Ce qui compte avant tout est que cette jeunesse n'a connu que le régime des mollahs. Elle n'a connu que la loi islamique et sait à peine qui était le chah. Mais surtout 60 % de la population a moins de trente ans. Selon les données publiées par l'Unfpa (United Nations Population Fund), l'Iran compte actuellement 72,4 millions d'habitants et atteindra 121 millions en 2050. De quoi inquiéter les autorités islamiques parce que, dès aujourd'hui, il est impossible de trouver du travail à une jeunesse déboussolée. Sur les 700 000 jeunes qui arrivent sur le marché du travail chaque année, plus de la moitié ne trouvent pas d'emploi. Des médecins sont chauffeurs de taxi. Certains font plusieurs boulots par jour, jusqu'à trois, pour survivre. Ils fuient donc à l'étranger. L'exode des cerveaux est préoccupant. On estime à au moins 200 000 le nombre de jeunes qui chaque année vont chercher une planche de salut dans un autre pays, pour échapper à l'absence de perspectives sur le sol national.

« Beaucoup de ces enfants ont été élevés par des parents qui sont fatigués de la guerre et de la révolution. Les parents ne croient plus en rien et les enfants non plus. La seule chose qui leur importe, c'est la liberté. Le reste, la politique, les mollahs, les réformateurs, cela ne les intéresse plus. Le problème est si vaste qu'il n'y a pas de véritable remède. La société est malade », estime un interlocuteur qui ne souhaite pas que son nom apparaisse.
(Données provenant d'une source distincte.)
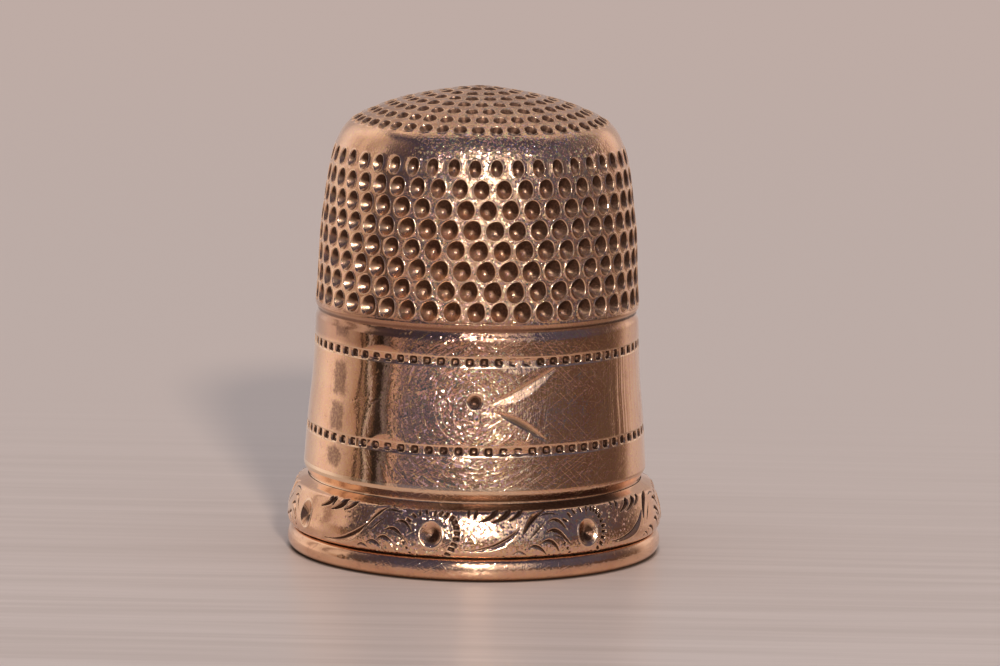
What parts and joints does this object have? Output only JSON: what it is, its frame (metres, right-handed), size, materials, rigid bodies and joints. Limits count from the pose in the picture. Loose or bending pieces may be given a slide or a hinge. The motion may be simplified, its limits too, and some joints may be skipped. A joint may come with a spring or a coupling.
{
  "type": "thimble",
  "caption": "Sewing thimble in rose gold: domed knurled cap, dimpled wall, plain banded lower wall with an applied rim and a plain foot ring, open at the mouth.",
  "frame": {"origin": "centre of the mouth, on the plane the thimble stands on", "axes": "+Z along the thimble's axis from the mouth to the cap, -Y towards the viewer"},
  "size_m": [0.0178, 0.0178, 0.0221],
  "materials": {
    "cup_gold": "worn rose gold, brown patina in the dimples, fine scratches",
    "rim_gold": "engraved rose gold, dark in the cuts and bright on the high edges",
    "foot_gold": "polished rose gold with small knocks"
  },
  "bodies": {
    "root": {"dimpled_cup": "cup_gold", "applied_rim": "rim_gold", "foot_ring": "foot_gold"}
  },
  "joints": []
}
La prolifération des toxicomanes est l'une des résultantes de ce malaise. Plus de 1 200 d'entre eux sont morts de surdose au cours des six derniers mois, près de 114 000 autres ont été arrêtés ainsi que 58 000 trafiquants. L'Iran compterait, selon les sources, entre 2 et 3 millions de drogués. « Si rien n'est fait pour réduire l'augmentation de 8 % du nombre des toxicomanes par an, nous aurons quelque 9 millions de drogués dans moins de vingt ans », estime Reza Sarami, directeur de l'organisation de lutte contre le trafic de drogue. Se procurer de la « came » est d'une extraordinaire facilité dans les rues et les parcs de la capitale. Elle circule partout.

Au sud de Téhéran, dans le quartier Shoosh, des junkies se font leur « fix » en public, en bordure d'un parc, dans une zone populaire. La drogue est devenue une préoccupation nationale, de même que la prostitution, qui s'est développée de façon surprenante dans un pays où le sexe est pourtant quelque chose de tabou. Fille de la misère sociale et du dénuement, elle est interdite depuis la révolution islamique de 1979. Le phénomène a pris une telle dimension qu'il a été évoqué au Parlement sur le thème : faut-il rouvrir les maisons closes ? Le débat fut vite clos parce qu'iconoclaste. On se demande encore comment il a pu surgir. Il est néanmoins d'actualité puisque les relations sexuelles hors mariage sont facilement transgressées dans la jeunesse. La formule du mariage temporaire, connu sous le nom de sigheh, permet une union de convenance, pour quelques heures parfois. Elle a augmenté de 122 % au cours des six derniers mois.

Prostitution dissimulée, prétexte à des relations sexuelles hors mariage : toutes les explications sont possibles. Ce qui est sûr, c'est que le sigheh permet de se jouer de la morale islamiste. Cela amuse beaucoup les jeunes, qui n'y voient qu'un exemple de l'hypocrisie religieuse. Les adolescents, eux, n'ont plus recours au sigheh pour justifier leurs rapports amoureux. L'ayatollah Khomeiny doit se retourner dans sa tombe. « C'est par la volonté de la jeunesse que ce pays va être réformé », avait-il déclaré à des étudiants au lendemain de la révolution. Il ne croyait pas si bien dire.